Given the great variety of research areas, the establishment and development of research institutions should be carefully planned. The clustering of different institutions to build up a critical mass of talent in the same location allows for more productive research along the lines of the innovation chain (Bettencourt et al., 2007). Spill-overs to entrepreneurs and spin-offs out of research institutes will also generate innovative products with a higher probability if high-tech start-ups also locate in the same area. Examples like Silicon Valley, or recently in Berlin-Adlershof or Tel Aviv, provide role models of well-functioning clusters. In these clusters, networks are created between players along the innovation chain, in particular between public researchers and private entrepreneurs striving for innovation, which are key for an economy aiming for innovative products. Through interaction and cooperation within a network, innovation processes can be accelerated (Porter 1998). Given the specialization of each network member, scarce resources can be used more efficiently and may increase the speed and probability of successful innovations. However, as the character of new ideas as subjects of commercial exchange is peculiar (see Arrow’s (1971, p. 152) information paradox on the difficulty of enforcing the property rights of ideas), in order to be powerful, such networks need a high level of trust. For trust to emerge and be sustained, it needs in turn informal institutions that enforce cooperative and fair behavior. Hence the absence or presence of the right informal institutions is a decisive factor for the success of networks creating innovations.

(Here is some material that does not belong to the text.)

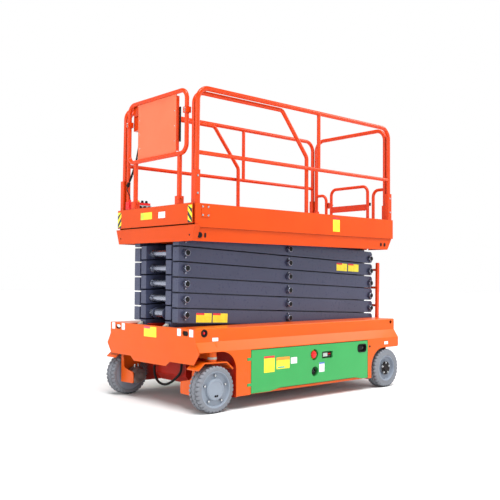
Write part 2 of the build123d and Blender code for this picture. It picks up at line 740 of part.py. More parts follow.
def platform_deck():
    """Deck with tapered skirts, side toe boards, and the lugs and tracks under it."""
    corner_x = skirt_front - skirt_corner
    corner = block(corner_x, skirt_front, -skirt_top_half, skirt_top_half, skirt_bottom - 1, skirt_top + 1)
    deck = skirt_solid(skirt_side_half, 0) + (skirt_solid(skirt_top_half, 0) & corner)
    deck -= skirt_solid(skirt_side_half, board)
    deck -= skirt_solid(skirt_top_half, board) & (Pos(board, 0, 0) * corner)
    deck -= pair(rod_x(skirt_hole_radius, skirt_hole_y, skirt_hole_z, skirt_front - 20, skirt_front + 1))
    deck -= pair(rod_y(skirt_plug_radius, skirt_plug_x, skirt_hole_z, skirt_bottom_half, skirt_top_half))
    deck -= block(platform_rear - 1, platform_rear + 160, -deck_lug_outer - 24, deck_lug_outer + 24,
                  skirt_bottom - 1, skirt_top - 20)
    deck += block(platform_rear, skirt_front, -platform_half, platform_half, skirt_top, skirt_top + 5)
    deck += block(corner_x, skirt_front, -skirt_top_half, skirt_top_half, skirt_top, skirt_top + 5)
    deck += block(platform_rear, platform_front, -platform_half + 1, platform_half - 1, skirt_top + 5, deck_top - 12)
    deck += pair(block(platform_rear, toe_board_front, platform_half - board, platform_half,
                       toe_board_bottom, toe_board_top))
    deck += pair(block(platform_rear, platform_rear + board, gate_half + 14, platform_half, skirt_top + 5,
                       toe_board_top))
    deck += pair(block(platform_rear + 30, platform_front + 60, 435, 475, skirt_top - 44, skirt_top))
    lug = side_plate([(rear_pin_x - 70, skirt_top), (rear_pin_x + 110, skirt_top),
                      (rear_pin_x + 38, front_pin_z(levels) - 38, 37),
                      (rear_pin_x - 38, front_pin_z(levels) - 38, 37)], deck_lug_inner, deck_lug_outer)
    lug -= rod_y(pin_radius + running_gap, rear_pin_x, front_pin_z(levels), deck_lug_inner - 1, deck_lug_outer + 1)
    deck += pair(lug)
    lip = track_lip
    track_inner, track_outer = roller_inner - 6 - lip, roller_outer + 5
    pin_z = front_pin_z(levels)
    x0, x1 = front_pin_x - track_length, front_pin_x + 55
    low, high = pin_z - roller_radius - track_gap, pin_z + roller_radius + 0.3
    track = block(x0, x1, track_inner, track_outer, high, skirt_top)
    track += block(x0, x1, track_inner, track_inner + lip, low - lip, high)
    track += block(x0, x1, track_inner, track_outer, low - lip, low)
    deck += pair(track)
    return deck


def side_rail():
    """Folding side rail: top tube and posts in one bend, mid rail and a short post."""
    top = [(rail_front_x + 4, rail_y, deck_top + 30), (rail_front_x - 8, rail_y, rail_top),
           (rail_rear_x, rail_y, rail_top), (rail_rear_x, rail_y, deck_top + 30)]
    body = bent_tube(top, rail_radius, rail_bend)
    body += rod_x(rail_radius - 3, rail_y, mid_rail_z, rail_rear_x, rail_front_x - 2)
    body += rod_z(rail_radius - 3, -212, rail_y, mid_rail_z, rail_top)
    for x in (rail_front_x + 4, rail_rear_x):
        body += block(x - socket_half, x + socket_half, rail_y - socket_half_width, rail_y + socket_half_width,
                      deck_top - extension_sheet, socket_top)
    return body


def rear_rail():
    """Top rail over the gate with its two posts and the short hoops beside the gate."""
    post_y = 495
    top = [(gate_x, -post_y, deck_top + 20), (gate_x, -post_y, rail_top), (gate_x, post_y, rail_top),
           (gate_x, post_y, deck_top + 20)]
    body = bent_tube(top, rail_radius, rail_bend)
    hoop = [(gate_x, post_y, hoop_top), (gate_x, hoop_y, hoop_top), (gate_x, hoop_y, deck_top - extension_sheet)]
    body += pair(bent_tube(hoop, gate_bar_radius, 70))
    body += pair(block(gate_x - 24, gate_x + 24, post_y - 22, post_y + 22, deck_top - extension_sheet,
                       socket_top - 120))
    for z in gate_hinge_heights:
        half = gate_hinge_half
        body += rod_z(gate_pin_radius, gate_x, gate_hinge_y, z - half - 12, z + half + 12)
        for low, high in ((z - half - 12, z - half - 0.5), (z + half + 0.5, z + half + 12)):
            body += rod_z(gate_hinge_radius, gate_x, gate_hinge_y, low, high)
            body += block(gate_x - 5, gate_x + 5, -hoop_y, gate_hinge_y, low, high)
    return body


def gate():
    """Swing gate: hoop, middle plate and toe plate."""
    low = deck_top + 6
    side = gate_half - gate_bar_radius
    hoop = [(gate_x, -side, low), (gate_x, -side, gate_top), (gate_x, side, gate_top), (gate_x, side, low)]
    body = bent_tube(hoop, gate_bar_radius, 70)
    body += block(gate_x - 5, gate_x + 5, -side, side, 1832, 1900)
    body += block(gate_x - 3, gate_x + 3, -side, side, low + 4, toe_board_top)
    for z in gate_hinge_heights:
        low, high = z - gate_hinge_half, z + gate_hinge_half
        body += block(gate_x - 5, gate_x + 5, gate_hinge_y, -side, low, high)
        body += rod_z(gate_hinge_radius, gate_x, gate_hinge_y, low, high)
        body -= rod_z(gate_pin_radius + running_gap, gate_x, gate_hinge_y, low, high)
    return body


# Roll-out extension

def extension_deck():
    """Sheet that rolls over the main deck, with the front toe board and corner plates."""
    deck = block(extension_rear, extension_front - 6, -extension_half, extension_half, deck_top - extension_sheet, deck_top)
    deck += block(extension_front - 6, extension_front, -front_toe_half, front_toe_half, skirt_top + 16,
                  toe_board_top)
    deck += block(extension_front - 18, extension_front - 6, -extension_half, extension_half, skirt_top + 16,
                  deck_top - 4)
    return deck


def extension_side_rails():
    """Inner rails that travel with the extension, cut away towards the rear."""
    front_x, rear_x = 1252, -96
    points = [(front_x, extension_rail_y, deck_top + 6), (front_x, extension_rail_y, extension_rail_top),
              (232, extension_rail_y, extension_rail_top), (rear_x, extension_rail_y, 2245),
              (rear_x, extension_rail_y, deck_top + 6)]
    body = bent_tube(points, extension_rail_radius, [100, 60, 60])
    for x in (front_x, rear_x):
        body += block(x - 22, x + 22, extension_rail_y - extension_socket_half,
                      extension_rail_y + extension_socket_half, deck_top, deck_top + 150)
    return pair(body)


def front_rail():
    """Closed loop with the sheet panel, its two posts and the clamps to the corner posts."""
    x, half = front_loop_x, front_loop_half - extension_rail_radius
    loop_points = [(x, 0, front_loop_top), (x, half, front_loop_top), (x, half, front_loop_bottom),
                   (x, -half, front_loop_bottom), (x, -half, front_loop_top), (x, -1, front_loop_top)]
    body = bent_tube(loop_points, extension_rail_radius, 80)
    body += rod_y(extension_rail_radius, x, front_loop_top, -4, 4)
    body += block(x - 3, x + 3, -panel_half, panel_half, front_loop_bottom, front_loop_top - 8)
    body += pair(block(x - 30, x - 3, panel_half - 4, panel_half, front_loop_bottom + 30, front_loop_top - 30))
    post_y, foot_half, foot_top = front_post_y, 26, deck_top + front_foot_height
    body += pair(rod_z(extension_rail_radius + 2, x - 6, post_y, deck_top + 6, front_loop_bottom))
    body += pair(block(x - 34, x + 22, post_y - foot_half, post_y + foot_half, deck_top, foot_top))
    body += pair(rod_y(9, x - 6, foot_top - 20, post_y - foot_half - 8, post_y + foot_half + 8))
    clamp_z = front_loop_top - 177
    body += pair(block(x - 26, x + 24, half - 24, half + 24, clamp_z - 25, clamp_z + 25))
    return body


def control_box():
    """Platform control box with its handle guards, bracket and cable gland, behind the front loop."""
    width, depth, height = 120, 116, 150
    x1, low = front_loop_x - 34, control_box_bottom
    box = block(x1 - depth, x1, control_box_y - width / 2, control_box_y + width / 2, low, low + height)
    box = fillet(box.edges().filter_by(Axis.Z), 10)
    body = box + block(x1, x1 + 15, control_box_y - 30, control_box_y + 30, low + height - 20, front_loop_top - 12)
    grip = bent_tube([(x1 - depth + 12, control_box_y - 45, low + height - 4), (x1 - depth + 12, control_box_y - 45, low + height + 36),
                      (x1 - depth + 12, control_box_y + 45, low + height + 36), (x1 - depth + 12, control_box_y + 45, low + height - 4)],
                     5, 16)
    body += grip
    gland_x, gland_y, gland_z = curly_route[0]
    body += rod_z(14, gland_x, gland_y, gland_z, low)
    return body


def outlet_box():
    """Socket box on the extension's right post, where the control lead plugs in."""
    x0, x1, width, low, high = 1055, 1295, 60, 1690, 1786
    y0 = -extension_rail_y + extension_socket_half
    box = block(x0, x1, y0, y0 + width, low, high)
    box = fillet(box.edges().filter_by(Axis.Z), 8)
    gland_x, gland_y, gland_z = lead_route[-1]
    return box + rod_z(11, gland_x, gland_y, high, gland_z)


def cord_coupler():
    """Moulded connector between the curly cord and its lead."""
    start, end = Vector(curly_route[-1]), Vector(lead_route[0])
    way = end - start
    return extrude(Plane(start, z_dir=way) * Circle(coupler_radius), way.length)


def cord_tube(route, radius):
    """Cord as straight runs joined by arcs, each arc as large as its two runs allow."""
    points = [Vector(point) for point in route]
    bends = []
    for before, here, after in zip(points, points[1:], points[2:]):
        turn = (here - before).get_angle(after - here)
        shorter = min((here - before).length, (after - here).length)
        bends.append(0.45 * shorter / tan(radians(turn / 2)))
    print("bend radii", [round(bend) for bend in bends])
    path = FilletPolyline(*points, radius=bends)
    tube = sweep(Plane(path @ 0, z_dir=path % 0) * Circle(radius), path)
    print("volume over section times length", round(tube.volume / (pi * radius ** 2 * path.length), 4))
    return tube


save("tyre_front_left", tyre(front_axle_x, front_rim_radius))
save("tyre_front_right", mirrored(tyre(front_axle_x, front_rim_radius)))
save("tyre_rear_left", tyre(rear_axle_x, rear_rim_radius))
save("tyre_rear_right", mirrored(tyre(rear_axle_x, rear_rim_radius)))
save("rim_front_left", front_rim())
save("rim_front_right", mirrored(front_rim()))
save("rim_rear_left", rear_rim())
save("rim_rear_right", mirrored(rear_rim()))
save("knuckle_left", knuckle())
save("knuckle_right", mirrored(knuckle()))
save("drive_motor_left", drive_motor())
save("drive_motor_right", mirrored(drive_motor()))
save("side_skin_left", chassis_side())
save("side_skin_right", mirrored(chassis_side()))
save("front_panel", front_panel())
save("wheel_bulkheads", wheel_bulkheads())
save("rear_panel", rear_panel())
save("chassis_frame", chassis_frame())
save("belly_box", belly())
save("front_axle", front_axle())
save("rear_axle", rear_axle())
save("door_left", door())
save("door_right", mirrored(door()))
save("tray_left", door_tray())
save("tray_right", mirrored(door_tray()))
save("battery_pack", mirrored(battery_pack()))
save("hydraulic_unit", hydraulic_unit())
save("pothole_guard_left", pothole_guard())
save("pothole_guard_right", mirrored(pothole_guard()))
save("ladder", ladder())
for level in range(1, levels + 1):
    save(f"outer_arm_{level}", outer_arm(level))
    save(f"inner_arm_{level}", inner_arm(level))
save("lift_barrel", lift_barrel())
save("lift_rod", lift_rod())
save("platform_deck", platform_deck())
save("side_rail_left", side_rail())
save("side_rail_right", mirrored(side_rail()))
save("rear_rail", rear_rail())
save("gate", gate())
save("extension_deck", extension_deck())
save("extension_rails", extension_side_rails())
save("front_rail", front_rail())
save("control_box", control_box())
save("outlet_box", outlet_box())
save("cord_coupler", cord_coupler())
save("control_cord", cord_tube(curly_route, curly_radius))
save("control_lead", cord_tube(lead_route, lead_radius))
save("axle_hose", cord_tube(axle_hose_route, hose_radius))
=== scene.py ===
# Looks of a folded electric slab scissor lift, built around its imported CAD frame.
# Metres. X is forward towards the steered wheels, Y is the machine's left, Z is up.

import math

import bmesh
import bpy
from mathutils import Matrix, Vector


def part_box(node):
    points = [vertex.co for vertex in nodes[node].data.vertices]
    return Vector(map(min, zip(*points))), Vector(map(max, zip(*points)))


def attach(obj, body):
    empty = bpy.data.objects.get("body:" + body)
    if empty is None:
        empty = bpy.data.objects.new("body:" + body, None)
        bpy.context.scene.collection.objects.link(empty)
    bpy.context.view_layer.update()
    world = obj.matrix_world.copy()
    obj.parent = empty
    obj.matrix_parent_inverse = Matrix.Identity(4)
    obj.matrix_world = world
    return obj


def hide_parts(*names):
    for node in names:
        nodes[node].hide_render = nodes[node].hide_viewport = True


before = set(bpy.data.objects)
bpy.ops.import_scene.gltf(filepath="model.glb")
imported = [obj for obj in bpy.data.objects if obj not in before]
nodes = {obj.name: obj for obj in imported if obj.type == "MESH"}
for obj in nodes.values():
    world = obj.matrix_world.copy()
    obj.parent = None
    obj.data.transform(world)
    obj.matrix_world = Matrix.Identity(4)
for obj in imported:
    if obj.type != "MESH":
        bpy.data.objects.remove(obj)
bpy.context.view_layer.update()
print("frame loaded:", len(nodes), "nodes")

# Camera at the photograph's place; angles in degrees
photoView = {"position": (4.8974, 5.2822, 1.1141), "azimuth": -131.80, "pitch": 2.026, "roll": 0.364,
             "lensMm": 52.32, "sensorMm": 36, "clipEnd": 100}


def aim(position, azimuth, pitch, roll):
    a, p, r = (math.radians(v) for v in (azimuth, pitch, roll))
    ahead = Vector((math.cos(p) * math.cos(a), math.cos(p) * math.sin(a), math.sin(p)))
    right = ahead.cross(Vector((0, 0, 1))).normalized()
    upward = right.cross(ahead)
    turned = right * math.cos(r) + upward * math.sin(r)
    lifted = upward * math.cos(r) - right * math.sin(r)
    matrix = Matrix((turned, lifted, -ahead)).transposed().to_4x4()
    matrix.translation = position
    return matrix


lens = bpy.data.cameras.new("camera")
lens.sensor_width, lens.lens = photoView["sensorMm"], photoView["lensMm"]
lens.clip_end = photoView["clipEnd"]
camera = bpy.data.objects.new("camera", lens)
bpy.context.scene.collection.objects.link(camera)
camera.matrix_world = aim(photoView["position"], photoView["azimuth"], photoView["pitch"], photoView["roll"])
bpy.context.scene.camera = camera


def softbox(name, position, target, width, height, power):
    data = bpy.data.lights.new(name, "AREA")
    data.shape, data.size, data.size_y, data.energy = "RECTANGLE", width, height, power
    lamp = bpy.data.objects.new(name, data)
    bpy.context.scene.collection.objects.link(lamp)
    way = Vector(target) - Vector(position)
    lamp.matrix_world = Matrix.Translation(position) @ way.to_track_quat("-Z", "Y").to_matrix().to_4x4()


def linear(code):
    # sRGB hex code to linear RGBA
    parts = [int(code[i:i + 2], 16) / 255 for i in (1, 3, 5)]
    return tuple(c / 12.92 if c <= 0.04045 else ((c + 0.055) / 1.055) ** 2.4 for c in parts) + (1.0,)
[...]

If an innovation chain is established by appropriately collocated research institutes being also well connected through networks, and if entrepreneurs are able to transfer ideas or prototypes to marketable products, they will need capital. In particular, the availability of risk bearing financial funds is the next prerequisite for starting innovative businesses. Even if entrepreneurs try to finance their projects with internal funds, such as personal wealth or money provided by friends and family, a large number of innovative start-ups face equity gaps (see Veugelers 2011). Banks, and even more so, venture capitalists are the most important financial intermediaries providing funds to business start-ups. Due to their specialization, they allocate funds to small firms most efficiently (Diamond 1991).
The last link in the innovation chain relates to the implementation and commercialization of new products and services in the country of origin. Translating the outcomes of research into marketable products produced, implemented and sold in the country where they were invented, strengthens the positioning of innovators and encourages them to stay in the country of origin. Commercialization is, thus, the last step that needs realization and it needs managerial capacities able to handle the challenges of introducing new products to a market.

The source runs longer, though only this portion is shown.